In my last post I mused on the difficult challenge of teaching history. I want to follow it with a brief update from the just-announced framework for AP US History.
As readers may know, I played a small role in helping the Advanced Placement program move toward the depth-over-breadth focus that now underlies all future AP courses. The first courses were rolled out this year. In general, two courses per year are being overhauled. The most recently-announced changes include US History and Physics for 2014-15. The influence of UbD happily is seen in both frameworks.
In history seven overarching themes have been identified along with a core set of historical-thinking skills:
Overarching themes, or big ideas, serve to structure the redesigned course and encourage students to use a range of historical thinking skills as they investigate similar events in different time periods. The AP Exam will measure student understanding of the themes with questions that combine historical thinking skills with thematically based course learning objectives.
Here are the themes:
- Identity
- Work, Exchange, and Technology
- Peopling
- Politics and Power
- America in the World
- Environment and Geography — Physical and Human
- Ideas, Beliefs, and Culture
Here are the skills:
As for the exams, a deliberate attempt has been made to emphasize mastery of ideas and skills blended with content:
The following are general parameters about the relationship between the components of the curriculum framework and the questions that will be asked of students on the AP Exam:
- Students’ achievement of the thematic learning objectives will be assessed throughout the exam.

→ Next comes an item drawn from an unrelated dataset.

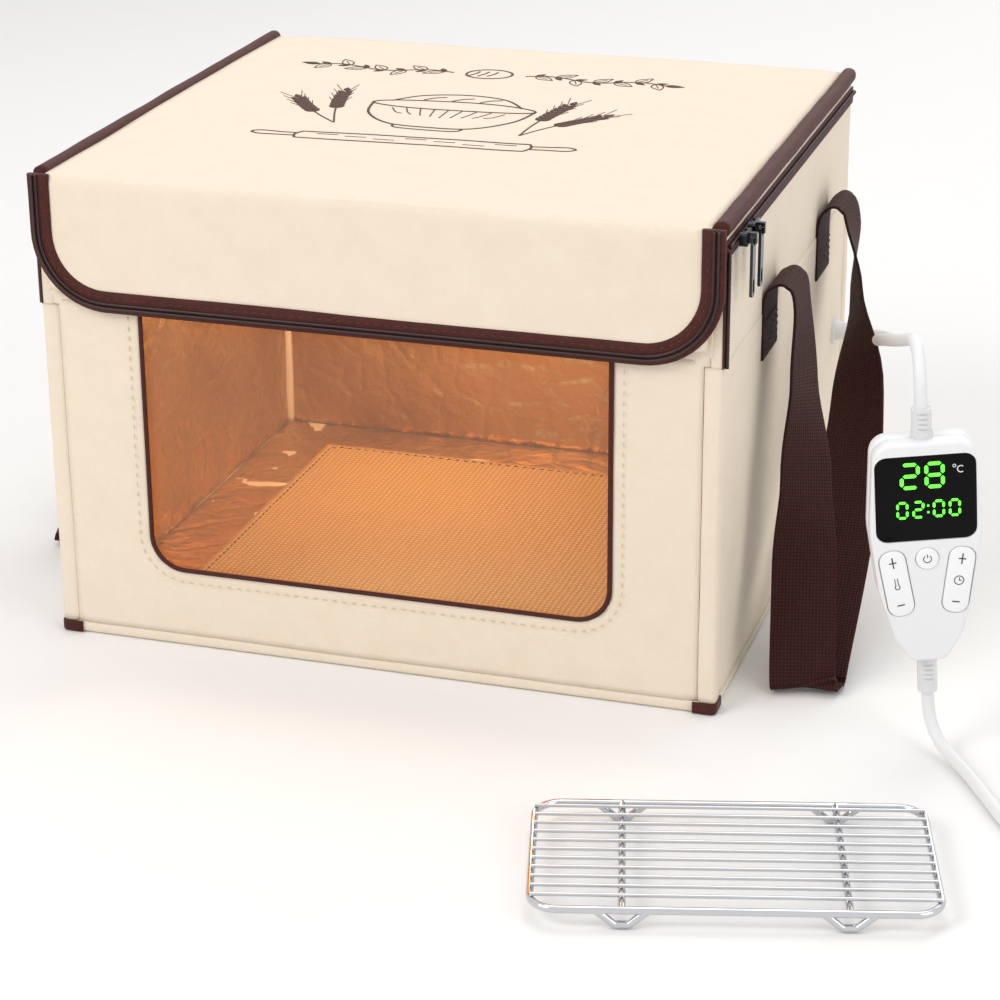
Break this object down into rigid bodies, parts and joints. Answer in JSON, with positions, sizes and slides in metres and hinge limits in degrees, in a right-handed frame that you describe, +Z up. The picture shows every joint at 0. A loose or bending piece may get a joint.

- Students’ use of the historical thinking skills will be assessed throughout the exam.
- Students’ understanding of all nine periods of U.S. history will be assessed throughout the exam.
- No document-based question or long-essay question will focus exclusively on events prior to 1607 (Period 1) or after 1980 (Period 9).
- Students will always write at least one essay — in either the document-based question or long-essay sections — that examines long-term developments that cross historical time periods.
A simple and welcome change is that by the more-general way in which content objectives are framed, teachers are explicitly encouraged to choose their own illustrative examples. Here is an illustration from the framework. Note how all the objectives are phrased as “understandings” in UbD terms:
Here is how this change is described:
AP teachers are provided with the same flexibility college professors enjoy to emphasize specific historical examples, while de-emphasizing others.
In the past, AP teachers frequently felt pressured to cover a large amount of content, uncertain which historical facts, figures, and events would appear on the AP U.S History Exam. But on the revised AP U.S. History Exam all questions are derived from the course’s stated learning objectives, which provide teachers with significant flexibility in choosing specific topics to explore in greater or lesser depth. The exam questions are written in a way that allows students to focus their responses on the historical examples that were taught in their course. This relieves the pressure on teachers to cover all possible events and details, and frees them to engage students more deeply in exploring, understanding, and interpreting major historical events.
Will this new approach solve all the problems I raised in my previous blog? Not likely. But at least it sends the right message about a focus on understanding clearly. It is a great start in making a good program better.
PS: The Physics changes are also welcome and UbD-friendly. More soon.
3 Responses
Out of curiosity, what is your take on the Big History Project? I am trying to learn more about it (the investigations in particular, but my application to view the content hasn’t been approved yet). At first glance, it seems to have quite a bit in common with the ideas espoused in your blog. Thanks for any insights you might be able to offer. Have any other readers out there had experience with the project?
http://www.bighistoryproject.com
Not familiar with it; will look into it.
UPDATE: Here is the link: a cool-looking online course offering a cross-disciplinary history of the universe designed for HS kids, supported by Bill Gates.
This IS progress. A victory of function over form.